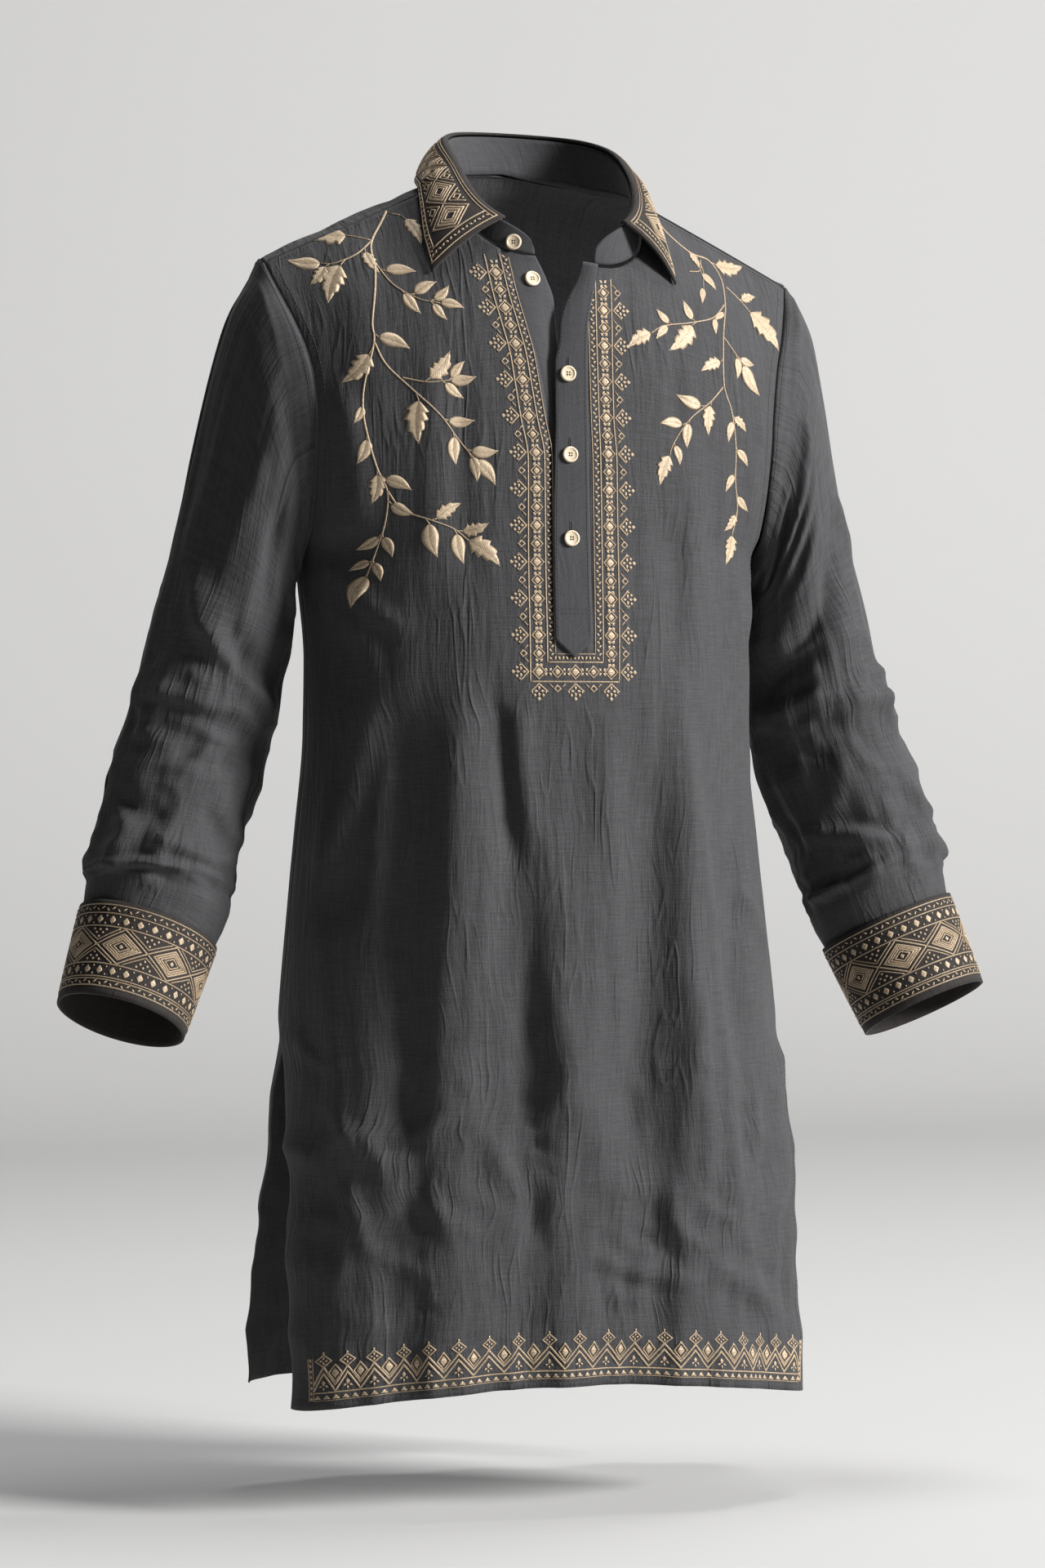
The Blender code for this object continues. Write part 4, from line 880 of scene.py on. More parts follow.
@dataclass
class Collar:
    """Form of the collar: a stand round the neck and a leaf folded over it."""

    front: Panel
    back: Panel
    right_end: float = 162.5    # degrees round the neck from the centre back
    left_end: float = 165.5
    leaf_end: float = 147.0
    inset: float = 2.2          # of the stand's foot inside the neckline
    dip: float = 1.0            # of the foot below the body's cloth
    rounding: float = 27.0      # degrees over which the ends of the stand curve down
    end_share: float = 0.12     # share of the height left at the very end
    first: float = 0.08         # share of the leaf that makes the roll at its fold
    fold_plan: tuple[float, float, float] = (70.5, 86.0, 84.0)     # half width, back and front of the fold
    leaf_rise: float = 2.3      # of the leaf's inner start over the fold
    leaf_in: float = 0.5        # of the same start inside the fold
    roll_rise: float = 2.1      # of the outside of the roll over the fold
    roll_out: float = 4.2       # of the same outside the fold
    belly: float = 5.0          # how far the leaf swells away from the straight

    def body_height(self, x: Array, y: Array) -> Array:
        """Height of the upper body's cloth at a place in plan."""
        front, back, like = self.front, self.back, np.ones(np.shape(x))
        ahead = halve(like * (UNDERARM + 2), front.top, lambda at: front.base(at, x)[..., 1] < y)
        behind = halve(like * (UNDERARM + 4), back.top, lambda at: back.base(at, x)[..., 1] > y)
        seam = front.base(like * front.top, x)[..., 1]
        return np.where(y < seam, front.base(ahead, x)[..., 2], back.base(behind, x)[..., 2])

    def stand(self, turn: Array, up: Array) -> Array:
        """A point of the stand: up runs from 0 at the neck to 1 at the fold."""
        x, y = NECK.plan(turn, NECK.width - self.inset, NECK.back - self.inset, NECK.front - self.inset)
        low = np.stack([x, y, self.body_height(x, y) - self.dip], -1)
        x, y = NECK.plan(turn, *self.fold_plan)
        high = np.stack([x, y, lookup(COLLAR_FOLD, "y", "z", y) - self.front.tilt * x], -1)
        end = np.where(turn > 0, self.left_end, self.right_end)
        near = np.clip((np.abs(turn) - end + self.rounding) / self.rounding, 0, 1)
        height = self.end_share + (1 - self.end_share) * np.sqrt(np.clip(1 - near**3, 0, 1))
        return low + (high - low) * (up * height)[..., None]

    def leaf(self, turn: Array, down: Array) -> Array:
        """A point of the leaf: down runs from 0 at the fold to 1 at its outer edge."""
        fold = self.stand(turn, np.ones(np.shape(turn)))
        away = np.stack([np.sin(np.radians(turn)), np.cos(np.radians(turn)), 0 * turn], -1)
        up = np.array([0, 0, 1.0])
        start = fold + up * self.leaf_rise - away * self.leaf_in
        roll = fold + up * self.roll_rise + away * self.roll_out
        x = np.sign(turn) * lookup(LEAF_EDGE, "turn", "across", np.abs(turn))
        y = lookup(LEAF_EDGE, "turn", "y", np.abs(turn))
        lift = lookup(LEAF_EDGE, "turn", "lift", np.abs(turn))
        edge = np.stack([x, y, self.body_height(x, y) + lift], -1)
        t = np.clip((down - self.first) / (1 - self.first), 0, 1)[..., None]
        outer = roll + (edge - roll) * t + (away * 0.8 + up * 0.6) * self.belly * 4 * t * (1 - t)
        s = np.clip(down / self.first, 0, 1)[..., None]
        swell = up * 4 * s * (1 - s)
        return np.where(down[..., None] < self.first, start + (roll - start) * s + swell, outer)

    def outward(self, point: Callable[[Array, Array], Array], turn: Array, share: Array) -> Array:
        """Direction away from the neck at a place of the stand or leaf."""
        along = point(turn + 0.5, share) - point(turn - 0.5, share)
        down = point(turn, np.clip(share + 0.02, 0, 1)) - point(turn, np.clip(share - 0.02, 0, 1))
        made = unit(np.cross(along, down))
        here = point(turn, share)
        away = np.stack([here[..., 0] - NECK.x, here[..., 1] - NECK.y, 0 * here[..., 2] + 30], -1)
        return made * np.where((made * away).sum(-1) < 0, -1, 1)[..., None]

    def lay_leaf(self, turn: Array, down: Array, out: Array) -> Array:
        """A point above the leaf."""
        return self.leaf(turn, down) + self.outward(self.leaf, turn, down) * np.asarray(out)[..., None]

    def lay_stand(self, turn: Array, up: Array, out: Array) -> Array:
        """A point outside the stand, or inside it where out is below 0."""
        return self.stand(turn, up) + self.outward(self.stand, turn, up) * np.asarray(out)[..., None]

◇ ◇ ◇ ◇

=== Written request ===
Emit the full listing verbatim.

=== Solved exercise ===
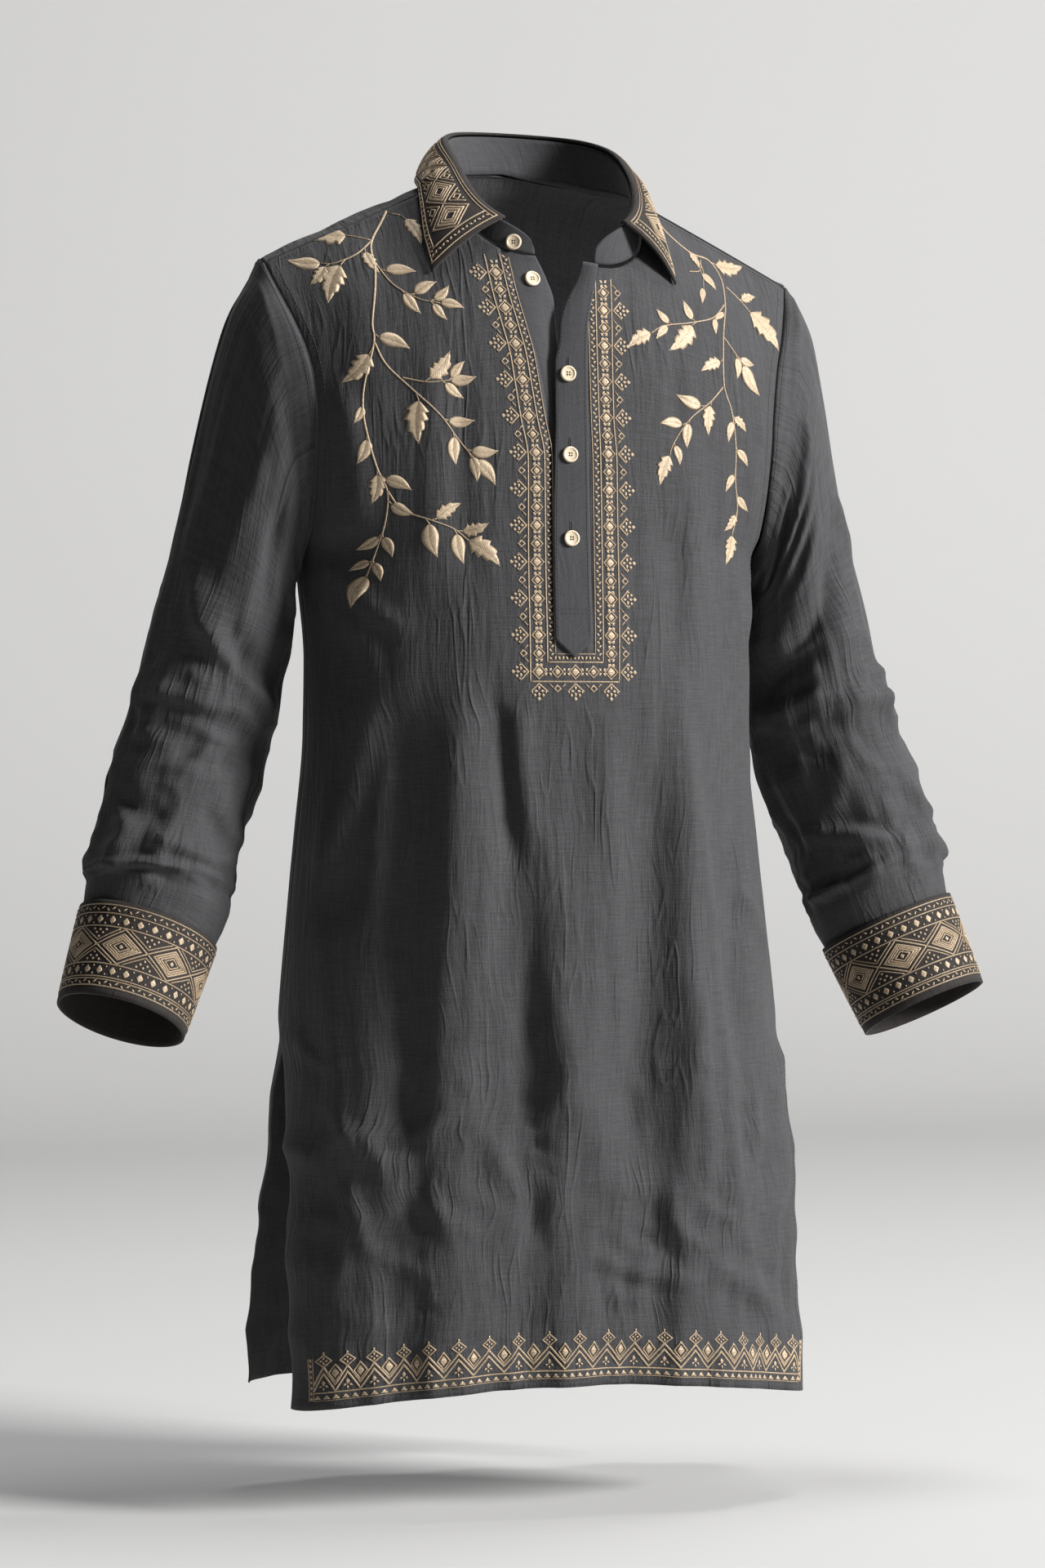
The Blender code for this object continues. Write part 4, from line 880 of scene.py on. More parts follow.
@dataclass
class Collar:
    """Form of the collar: a stand round the neck and a leaf folded over it."""

    front: Panel
    back: Panel
    right_end: float = 162.5    # degrees round the neck from the centre back
    left_end: float = 165.5
    leaf_end: float = 147.0
    inset: float = 2.2          # of the stand's foot inside the neckline
    dip: float = 1.0            # of the foot below the body's cloth
    rounding: float = 27.0      # degrees over which the ends of the stand curve down
    end_share: float = 0.12     # share of the height left at the very end
    first: float = 0.08         # share of the leaf that makes the roll at its fold
    fold_plan: tuple[float, float, float] = (70.5, 86.0, 84.0)     # half width, back and front of the fold
    leaf_rise: float = 2.3      # of the leaf's inner start over the fold
    leaf_in: float = 0.5        # of the same start inside the fold
    roll_rise: float = 2.1      # of the outside of the roll over the fold
    roll_out: float = 4.2       # of the same outside the fold
    belly: float = 5.0          # how far the leaf swells away from the straight

    def body_height(self, x: Array, y: Array) -> Array:
        """Height of the upper body's cloth at a place in plan."""
        front, back, like = self.front, self.back, np.ones(np.shape(x))
        ahead = halve(like * (UNDERARM + 2), front.top, lambda at: front.base(at, x)[..., 1] < y)
        behind = halve(like * (UNDERARM + 4), back.top, lambda at: back.base(at, x)[..., 1] > y)
        seam = front.base(like * front.top, x)[..., 1]
        return np.where(y < seam, front.base(ahead, x)[..., 2], back.base(behind, x)[..., 2])

    def stand(self, turn: Array, up: Array) -> Array:
        """A point of the stand: up runs from 0 at the neck to 1 at the fold."""
        x, y = NECK.plan(turn, NECK.width - self.inset, NECK.back - self.inset, NECK.front - self.inset)
        low = np.stack([x, y, self.body_height(x, y) - self.dip], -1)
        x, y = NECK.plan(turn, *self.fold_plan)
        high = np.stack([x, y, lookup(COLLAR_FOLD, "y", "z", y) - self.front.tilt * x], -1)
        end = np.where(turn > 0, self.left_end, self.right_end)
        near = np.clip((np.abs(turn) - end + self.rounding) / self.rounding, 0, 1)
        height = self.end_share + (1 - self.end_share) * np.sqrt(np.clip(1 - near**3, 0, 1))
        return low + (high - low) * (up * height)[..., None]

    def leaf(self, turn: Array, down: Array) -> Array:
        """A point of the leaf: down runs from 0 at the fold to 1 at its outer edge."""
        fold = self.stand(turn, np.ones(np.shape(turn)))
        away = np.stack([np.sin(np.radians(turn)), np.cos(np.radians(turn)), 0 * turn], -1)
        up = np.array([0, 0, 1.0])
        start = fold + up * self.leaf_rise - away * self.leaf_in
        roll = fold + up * self.roll_rise + away * self.roll_out
        x = np.sign(turn) * lookup(LEAF_EDGE, "turn", "across", np.abs(turn))
        y = lookup(LEAF_EDGE, "turn", "y", np.abs(turn))
        lift = lookup(LEAF_EDGE, "turn", "lift", np.abs(turn))
        edge = np.stack([x, y, self.body_height(x, y) + lift], -1)
        t = np.clip((down - self.first) / (1 - self.first), 0, 1)[..., None]
        outer = roll + (edge - roll) * t + (away * 0.8 + up * 0.6) * self.belly * 4 * t * (1 - t)
        s = np.clip(down / self.first, 0, 1)[..., None]
        swell = up * 4 * s * (1 - s)
        return np.where(down[..., None] < self.first, start + (roll - start) * s + swell, outer)

    def outward(self, point: Callable[[Array, Array], Array], turn: Array, share: Array) -> Array:
        """Direction away from the neck at a place of the stand or leaf."""
        along = point(turn + 0.5, share) - point(turn - 0.5, share)
        down = point(turn, np.clip(share + 0.02, 0, 1)) - point(turn, np.clip(share - 0.02, 0, 1))
        made = unit(np.cross(along, down))
        here = point(turn, share)
        away = np.stack([here[..., 0] - NECK.x, here[..., 1] - NECK.y, 0 * here[..., 2] + 30], -1)
        return made * np.where((made * away).sum(-1) < 0, -1, 1)[..., None]

    def lay_leaf(self, turn: Array, down: Array, out: Array) -> Array:
        """A point above the leaf."""
        return self.leaf(turn, down) + self.outward(self.leaf, turn, down) * np.asarray(out)[..., None]

    def lay_stand(self, turn: Array, up: Array, out: Array) -> Array:
        """A point outside the stand, or inside it where out is below 0."""
        return self.stand(turn, up) + self.outward(self.stand, turn, up) * np.asarray(out)[..., None]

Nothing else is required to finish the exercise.